Cardinal Zen has consistently been an outspoken critic of the Chinese Communist Party (CCP), and as a result, after teaching from 1989 to 1996 at seminaries in China mainland, he was barred from returning. He has been an ardent advocate of democracy in Hong Kong, showing up at protests and standing among young people in the front lines in tee shirt and jeans.Also a critic of the unpublished accord that the Vatican struck with Beijing, Cardinal Zen has repeatedly urged that the Holy See stand up for the “underground church” in China, that is, those Catholics who refused to operate under or cooperate with government regulation of the Church.

In 2007 Pope Benedict XVI published a pastoral letter in which he outlined a way forward for Chinese Catholics to balance their civic responsibilities and their duty to Christ. This letter has served as a foundational document for Chinese Catholics ever since. In 2019, Cardinal Zen published For Love of My People I Will Not Remain Silent: On the Situation of the Church in China, an extended reflection on the origin and significance of this letter and the deteriorating freedom of the Chinese Church.

In response to journalists’ questions concerning the arrest of Cardinal Zen, Matteo Bruni, Director of the Holy See Press Office, said simply, “The Holy See has learned with concern the news of Cardinal Zen's arrest and is following the evolution of the situation with extreme attention.”

White House principal deputy press secretary Karine Jean-Pierre said, “Freedom of expression [is] critical to prosperous and secure societies. We call on PRC and Hong Kong authorities to cease targeting Hong Kong’s advocates and to immediately release those who have been unjustly detained and charged, like the Cardinal Joseph Zen … and others arrested today.”

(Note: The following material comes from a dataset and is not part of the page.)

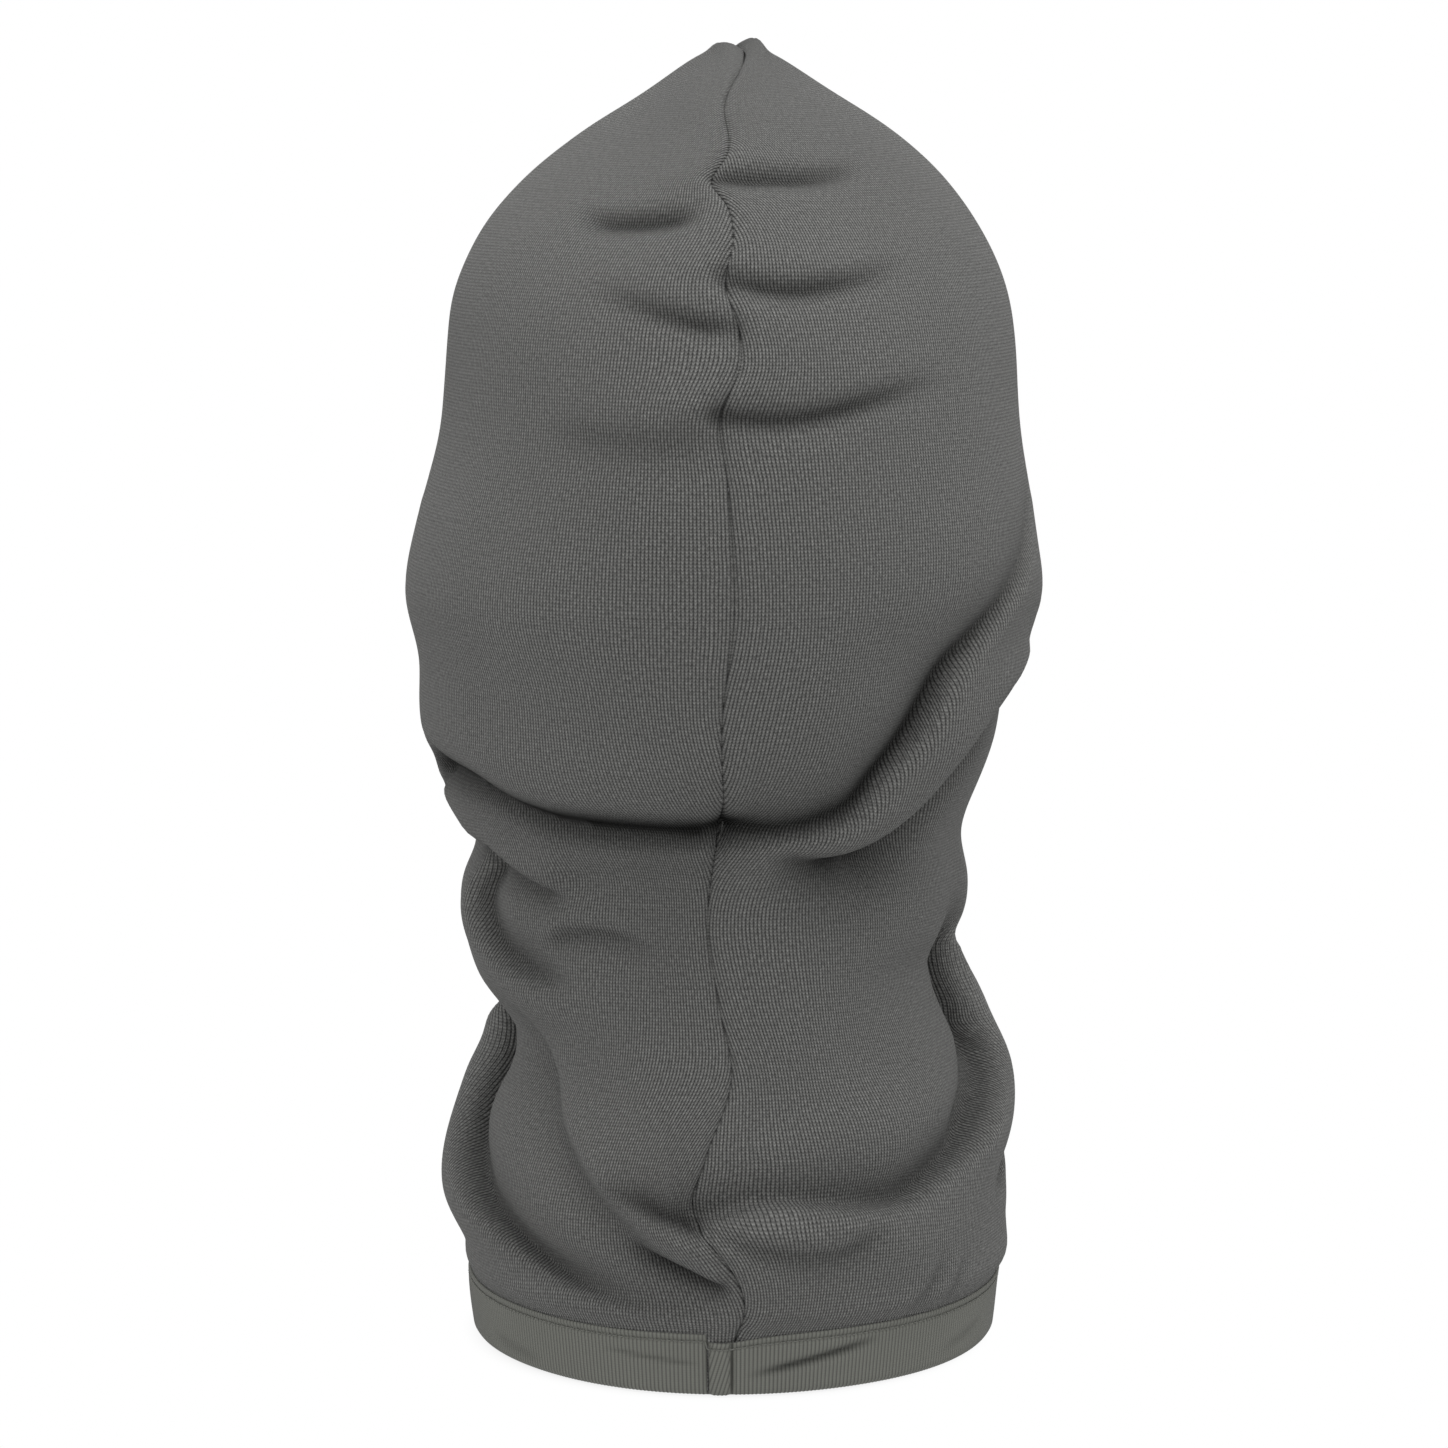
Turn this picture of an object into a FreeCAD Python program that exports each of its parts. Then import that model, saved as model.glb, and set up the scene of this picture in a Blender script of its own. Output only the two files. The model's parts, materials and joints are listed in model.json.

The Hong Kong Diocese was more restrained. Not wanting to inflame the situation, it has resisted issuing a statement pending further clarification.

While all members of the Church, including cardinals, should follow those civil laws that do not violate justice, we can rightly ask whether Cardinal Zen’s work for the 612 Humanitarian Relief Fund was subversive of the state or whether it in fact promoted the health of the state and its adherence to the highest standards of justice. Indeed, many residents of Hong Kong do not consider Cardinal Zen anti-Chinese, but rather consider him a great patriot.

We pray that all people in Hong Kong will work together for the good of their community, and that the authorities in the territory will welcome the participation of all, even those who voice criticism of particular policies.

Addendum as of 5/17/2022:

In light of Cardinal Zen’s arrest, it is worth pointing out that he is no stranger to Hong Kong’s prisons. As a registered chaplain, he has been a regular, visiting and giving hope to those who have been cut off from the outside world.

Imprisoned pro-democracy activist Leung Wing-lai recalled advice that Cardinal Zen offered him on one such visit. “He said ‘Remember, you can be angry, but do not have hatred’” (as reported in The Guardian 5/16).

Cardinal Zen will return to court on May 24. That is the Feast of Our Lady Help of Christians, a feast honored at the Basilica of Our Lady in Sheshan and a day that Pope Benedict XVI set aside for the entire Church to pray for Christians in China.

At this time, we pray for China. We pray that Chinese authorities proceed with justice. We pray for the people of Hong Kong. And we especially pray for Cardinal Zen, as well as Margaret Ng, Denise Ho, Cyd Ho, and Hui Po-keung, who were all charged in connection with their role on the Board of the 612 Humanitarian Relief Fund.